The last time I saw my grandfather, he had come over to our house. When he left, I was sitting on the floor in the front room with headphones on listening to “Minnie The Moocher” from the Blues Brothers Soundtrack. Knowing my grandpa’s love for big band music, I told him that when I saw him next time, he just had to hear this song. I never got up to say good bye to him. I didn’t hug or kiss him that day. He went on a business trip across the state and we talked to him from his hotel a night or two before he passed. I don’t recall much, but he told me he had pizza and beer for dinner. I do remember telling him I loved him. That was the last time I heard his voice. He had a heart attack while on that trip and died September 24.

The first real life lesson was learned by me that September. If there is someone special in your life who means something to you – tell them! If you love someone – tell them! Never pass up the opportunity to hug or kiss someone! You may never get the chance to do it again.

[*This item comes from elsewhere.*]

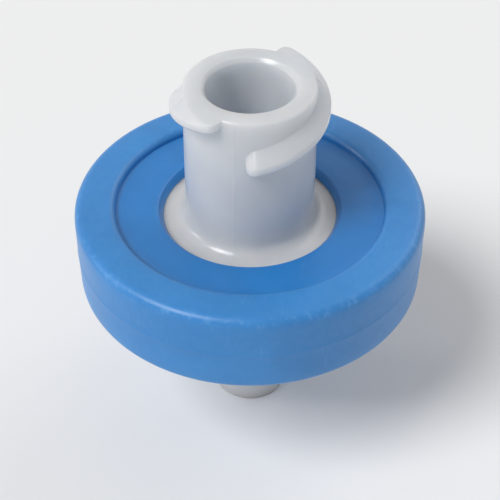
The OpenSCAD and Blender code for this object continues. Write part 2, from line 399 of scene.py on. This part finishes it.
def tool_turning(tree):
    """Fine rings that the lathe left in the mould, carried over to the flat faces."""
    return node(tree, "TexWave", {"Vector": stretched(tree), "Scale": 2600, "Distortion": 0.4,
                                  "Detail": 1.0},
                wave_type="RINGS", rings_direction="Z").outputs["Fac"]


def bumped(tree, height, strength, distance):
    """The surface's normal over a pattern of this height."""
    return node(tree, "Bump", {"Height": height, "Strength": strength,
                               "Distance": distance}).outputs["Normal"]


POLYPROPYLENE_IOR = 1.49


def natural_polypropylene():
    """Uncoloured polypropylene: milky, satin, a little clearer where it is thin."""
    material, tree, shader = blank("natural_polypropylene")
    haze = noise(tree, stretched(tree, (1, 1, 0.4)), 260, 3.0, 0.5, 0.6)
    ripple = noise(tree, stretched(tree, (1, 1, 0.6)), 900, 2.0, 0.5)
    grain = noise(tree, stretched(tree), 5200, 2.0)
    colour = mix(tree, span(tree, haze, 0.35, 0.65), (0.70, 0.72, 0.75, 1),
                 (0.76, 0.775, 0.795, 1))
    height = maths(tree, "ADD", ripple, maths(tree, "MULTIPLY", grain, 0.25))
    height = maths(tree, "ADD", height, maths(tree, "MULTIPLY", tool_turning(tree), 0.2))
    feed(tree, shader, {
        "Base Color": colour,
        "Roughness": span(tree, haze, 0.3, 0.7, 0.20, 0.26),
        "Normal": bumped(tree, height, 0.25, 1.5e-5),
        "IOR": POLYPROPYLENE_IOR,
        "Transmission Weight": 0.2,
        "Subsurface Weight": 1.0,
        "Subsurface Scale": 0.0014,
        "Subsurface Radius": (0.9, 1.0, 1.1)})
    return material


def blue_polypropylene():
    """The ring's dyed polypropylene: satin azure with faint swirls and rubbed edges. Its recessed
    band is darker, partly as painted shade, and its raised band lighter, partly as painted sheen.
    """
    material, tree, shader = blank("blue_polypropylene")
    place = node(tree, "TexCoord").outputs["Object"]
    parts = node(tree, "SeparateXYZ", {0: place})
    flat = node(tree, "CombineXYZ", {0: parts.outputs[0], 1: parts.outputs[1]})
    radius = node(tree, "VectorMath", {0: flat.outputs[0]}, operation="LENGTH").outputs["Value"]
    off = maths(tree, "ABSOLUTE", maths(tree, "SUBTRACT", parts.outputs[2], PARTING_Z * MM))

    # the two outer corners, and the raised band with the wall outside it
    edge = maths(tree, "MULTIPLY", span(tree, radius, 8.45 * MM, 8.75 * MM),
                 span(tree, off, 1.75 * MM, 2.1 * MM))
    raised = span(tree, radius, (RIM_INNER_R - 0.06) * MM, (RIM_INNER_R + 0.12) * MM)

    swirl = noise(tree, stretched(tree), 160, 3.0, 0.5, 1.2)
    ripple = noise(tree, stretched(tree), 620, 2.0, 0.5)
    grain = noise(tree, stretched(tree), 5600, 2.0)
    patches = noise(tree, stretched(tree), 2300, 4.0, 0.65)
    rubbed = maths(tree, "MULTIPLY", edge, span(tree, patches, 0.5, 0.64))
    marks = maths(tree, "ADD", scuffs(tree, (0.1, 0.1, 0.9)), scuffs(tree, (1.3, 0.2, 2.6)))
    marks = maths(tree, "MULTIPLY", marks, span(tree, raised, 0.0, 1.0, 0.35, 1.0))
    # the raised band lightened in mottled patches: partly handling wear, partly painted sheen that
    # stands in for the light the band catches
    handling_wear_and_painted_sheen = maths(tree, "MULTIPLY", raised, span(tree, patches, 0.40, 0.64, 0.65, 1.0))
    wear_and_painted_sheen = maths(tree, "ADD", maths(tree, "MULTIPLY", rubbed, 0.16),
                 maths(tree, "MULTIPLY", marks, 0.12))
    wear_and_painted_sheen = maths(tree, "ADD", wear_and_painted_sheen, maths(tree, "MULTIPLY", handling_wear_and_painted_sheen, 0.10), clamp=True)

    # the recessed inner band takes the deeper dye and the raised band the lighter one: partly a
    # two-tone in the dye, partly painted shade in the recess and painted light on the raised band
    tone = span(tree, swirl, 0.3, 0.7)
    recess_dye_with_painted_shade = mix(tree, tone, (0.010, 0.164, 0.470, 1), (0.016, 0.198, 0.540, 1))
    light = mix(tree, tone, (0.014, 0.188, 0.510, 1), (0.022, 0.222, 0.580, 1))
    two_tone_with_painted_shade = mix(tree, raised, recess_dye_with_painted_shade, light)
    # paler where rubbed, scuffed or handled; on the raised band this is also painted sheen
    colour = mix(tree, wear_and_painted_sheen, two_tone_with_painted_shade, (0.24, 0.50, 0.82, 1))
    rough = maths(tree, "ADD", span(tree, swirl, 0.3, 0.7, 0.29, 0.35),
                  maths(tree, "MULTIPLY", wear_and_painted_sheen, 0.5))
    height = maths(tree, "ADD", maths(tree, "MULTIPLY", grain, 0.2),
                   maths(tree, "MULTIPLY", tool_turning(tree), 0.14))
    height = maths(tree, "ADD", height, ripple)
    height = maths(tree, "SUBTRACT", height, maths(tree, "MULTIPLY", marks, 0.15))
    feed(tree, shader, {
        "Base Color": colour,
        "Roughness": rough,
        "Normal": bumped(tree, height, 0.35, 2.2e-5),
        "IOR": POLYPROPYLENE_IOR,
        "Subsurface Weight": 0.2,
        "Subsurface Scale": 0.0006,
        "Subsurface Radius": (0.1, 0.4, 1.0)})
    return material


def porous_film():
    """The membrane: dry white film with a fine, soft grain."""
    material, tree, shader = blank("porous_film")
    grain = noise(tree, stretched(tree), 6000, 4.0, 0.7)
    cloud = noise(tree, stretched(tree), 500, 2.0)
    colour = mix(tree, cloud, (0.84, 0.84, 0.82, 1), (0.90, 0.90, 0.885, 1))
    feed(tree, shader, {
        "Base Color": colour,
        "Roughness": span(tree, grain, 0.2, 0.8, 0.75, 0.95),
        "Normal": bumped(tree, grain, 0.5, 1e-5)})
    return material


natural = natural_polypropylene()
blue = blue_polypropylene()
film = porous_film()

# ---------------------------------------------------------------- inlet half
inlet = turned("inlet_half", [
    (PASSAGE_R, HEAD_Z, 0.05), (CHAMBER_R, HEAD_Z, 0.1), (CHAMBER_R, INLET_RIM_Z, 0.04),
    (FLANGE_R, INLET_RIM_Z, 0.05), (FLANGE_R, INLET_FACE_Z, 0.2),
    (HUB_BASE_R, INLET_FACE_Z, HUB_FOOT_R), (HUB_R, MOUTH_Z, 0.15),
    (SOCKET_R + MOUTH_CHAMFER, MOUTH_Z, 0.04), (SOCKET_R, MOUTH_Z - MOUTH_CHAMFER, 0.1),
    (SOCKET_FLOOR_R, SOCKET_FLOOR_Z, 0.35), (PASSAGE_R, SOCKET_FLOOR_Z, 0.08)], TURN_STEPS)
carve(inlet, lug_pair(), "UNION")
carve(inlet, spokes("ribs", PASSAGE_R + RIB_END_GAP, CHAMBER_R - RIB_END_GAP, RIB_W,
                    HEAD_Z - RIB_H, HEAD_Z + 0.3, 0), "UNION")
for bearing in (-90, 90):
    carve(inlet, parting_ridge(bearing), "UNION")
finish_moulding(inlet, natural)
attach(inlet, "root")
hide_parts("inlet_housing")

# ---------------------------------------------------------------- outlet half
lands = []
for start in [FUNNEL_R + FIRST_LAND + LAND_PITCH * i for i in reversed(range(LANDS))]:
    lands += [(start + LAND_W, DRAIN_FLOOR_Z, 0.04), (start + LAND_W, LAND_TOP_Z, 0.04),
              (start, LAND_TOP_Z, 0.04), (start, DRAIN_FLOOR_Z, 0.04)]
outlet = turned("outlet_half", [
    (BORE_R, TIP_Z, 0.06), (TIP_R, TIP_Z, 0.15), (NOZZLE_ROOT_R, NOZZLE_LEN, 0.3),
    (BOSS_R, NOZZLE_LEN, 0.2), (BOSS_R, OUTLET_FACE_Z, 0.5), (FLANGE_R, OUTLET_FACE_Z, 0.2),
    (FLANGE_R, OUTLET_RIM_Z, 0.05), (POCKET_R, OUTLET_RIM_Z, 0.04),
    (POCKET_R, LAND_TOP_Z, 0.04), (CHAMBER_R, LAND_TOP_Z, 0.05),
    (CHAMBER_R, DRAIN_FLOOR_Z, 0.06), *lands, (FUNNEL_R, DRAIN_FLOOR_Z, 0.05),
    (BORE_R, DRAIN_FLOOR_Z - FUNNEL_W, 0.1)], TURN_STEPS)
carve(outlet, spokes("drains", FUNNEL_R + 0.1, CHAMBER_R - 0.02, DRAIN_W,
                     DRAIN_FLOOR_Z + 0.004, LAND_TOP_Z + 0.3, 180 / SPOKES), "DIFFERENCE")
finish_moulding(outlet, natural)
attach(outlet, "root")
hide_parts("outlet_housing")

# ---------------------------------------------------------------- ring
SIDE_R = RING_R - DRAFT
WALL_R = RING_R - LINE_H
ring = turned("grip_ring", [
    (WINDOW_R, INLET_FACE_Z + GAP, 0.04), (LIP_EDGE_R, HIGH_LIP_Z, 0.12),
    (RIM_INNER_R, HIGH_LIP_Z, 0.06), (RIM_INNER_R, RING_HIGH_Z, 0.38),
    (SIDE_R, RING_HIGH_Z, 0.45), (WALL_R, PARTING_Z + 0.045, 0.01),
    (RING_R, PARTING_Z + 0.02, 0.008), (RING_R, PARTING_Z - 0.02, 0.008),
    (WALL_R, PARTING_Z - 0.045, 0.01), (SIDE_R, RING_LOW_Z, 0.45),
    (RIM_INNER_R, RING_LOW_Z, 0.38), (RIM_INNER_R, LOW_LIP_Z, 0.06),
    (LIP_EDGE_R, LOW_LIP_Z, 0.12), (WINDOW_R, OUTLET_FACE_Z - GAP, 0.04),
    (GRIP_R, OUTLET_FACE_Z - GAP, 0.22), (GRIP_R, INLET_FACE_Z + GAP, 0.22)], RING_STEPS)
for bearing in (0, 90, 180, 270):
    carve(ring, round_mark("ejector_mark", EJECTOR_R, RING_LOW_Z,
                           LOW_LIP_Z + EJECTOR_DEPTH, bearing), "DIFFERENCE")
for bearing in (45, 225):
    carve(ring, round_mark("gate_pit", GATE_PIT_R, RING_LOW_Z,
                           LOW_LIP_Z + GATE_PIT_DEPTH, bearing), "DIFFERENCE")
    carve(ring, round_mark("gate_stub", GATE_STUB_R, LOW_LIP_Z + GATE_STUB_SUNK,
                           LOW_LIP_Z + GATE_PIT_DEPTH + 0.12, bearing), "UNION")
finish_moulding(ring, blue)
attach(ring, "root")
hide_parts("overmould_ring")

# ---------------------------------------------------------------- membrane
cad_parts["membrane"].material_slots[0].material = film


# ---------------------------------------------------------------- studio
low, high = cad_box
centre = (low + high) / 2


def studio_floor():
    """A plain pale sweep under the part."""
    material, tree, shader = blank("studio_floor")
    cloud = noise(tree, stretched(tree), 12, 1.0)
    feed(tree, shader, {
        "Base Color": mix(tree, cloud, (0.86, 0.862, 0.865, 1), (0.87, 0.872, 0.875, 1)),
        "Roughness": 0.7,
        "Specular IOR Level": 0.0})
    bm = bmesh.new()
    bmesh.ops.create_grid(bm, x_segments=8, y_segments=8, size=1.5)
    floor = piece_from("floor", bm)
    floor.data.materials.append(material)


def toward(azimuth, elevation):
    """The direction from the part to something seen at this azimuth and elevation."""
    a, e = math.radians(azimuth), math.radians(elevation)
    return Vector((math.sin(a) * math.cos(e), -math.cos(a) * math.cos(e), math.sin(e)))


def aim(thing, name, azimuth, elevation, distance, target):
    """Places a light or camera so that it looks at the target."""
    held = bpy.data.objects.new(name, thing)
    back = toward(azimuth, elevation)
    held.location = target + back * distance
    held.rotation_euler = back.to_track_quat("Z", "Y").to_euler()
    bpy.context.scene.collection.objects.link(held)
    return held


def soft_sun(name, azimuth, elevation, spread, power):
    """An even, soft-edged light that falls the same way on the whole floor."""
    light = bpy.data.lights.new(name, "SUN")
    light.angle, light.energy = math.radians(spread), power
    aim(light, name, azimuth, elevation, 0.3, centre)


def pale_room(fill, seen):
    """Even light from all round, which shows up behind the part as a paler wall."""
    world = bpy.data.worlds.new("pale_room")
    world.use_nodes = True
    tree = world.node_tree
    ray = node(tree, "LightPath").outputs
    shown = maths(tree, "ADD", ray["Is Camera Ray"], ray["Is Glossy Ray"])
    shown = maths(tree, "ADD", shown, ray["Is Transmission Ray"], clamp=True)
    strength = maths(tree, "ADD", maths(tree, "MULTIPLY", shown, seen - fill), fill)
    feed(tree, tree.nodes["Background"], {"Color": (1, 1, 1, 1), "Strength": strength})
    bpy.context.scene.world = world


studio_floor()
pale_room(fill=0.36, seen=0.863)
soft_sun("key", -42, 52, 26, 1.98)
soft_sun("back", 150, 38, 40, 0.5)
soft_sun("side", -78, 18, 14, 0.35)

SENSOR, LENS = 36.0, 85.0
CLOSER = 0.80                 # nearer than where a ball round the part would fill the frame
AIM_BELOW = Vector((0, 0, 0.4 * MM))
camera = bpy.data.cameras.new("camera")
camera.sensor_width, camera.lens = SENSOR, LENS
camera.clip_start, camera.clip_end = 0.001, 10
reach = (high - low).length / 2 / math.sin(math.atan(SENSOR / 2 / LENS))
bpy.context.scene.camera = aim(camera, "camera", 14, 42, reach * CLOSER, centre - AIM_BELOW)
bpy.context.scene.view_settings.view_transform = "Standard"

After he passed away, my brother, my father and I all went golfing in Caseville. My dad and my grandpa used to golf all the time when they were up there. This time, dad took me. As we left to go to the first tee, the starter asked if it was ok to pair us up with someone. Out walked a man who was the spitting image of my grandpa. I remember how nice he was and how he helped me stand and putt (it was one of the first times I ever golfed). It was like HE was there with us. I remember afterward, we got in the car to go back to the trailer and I said, “Dad, didn’t that guy look like….” and before I could finish, my dad firmly said “YES”. Deep down, I wonder …..

I only had him in my life for 11 years, and those 11 year were very special ones – because he was in them.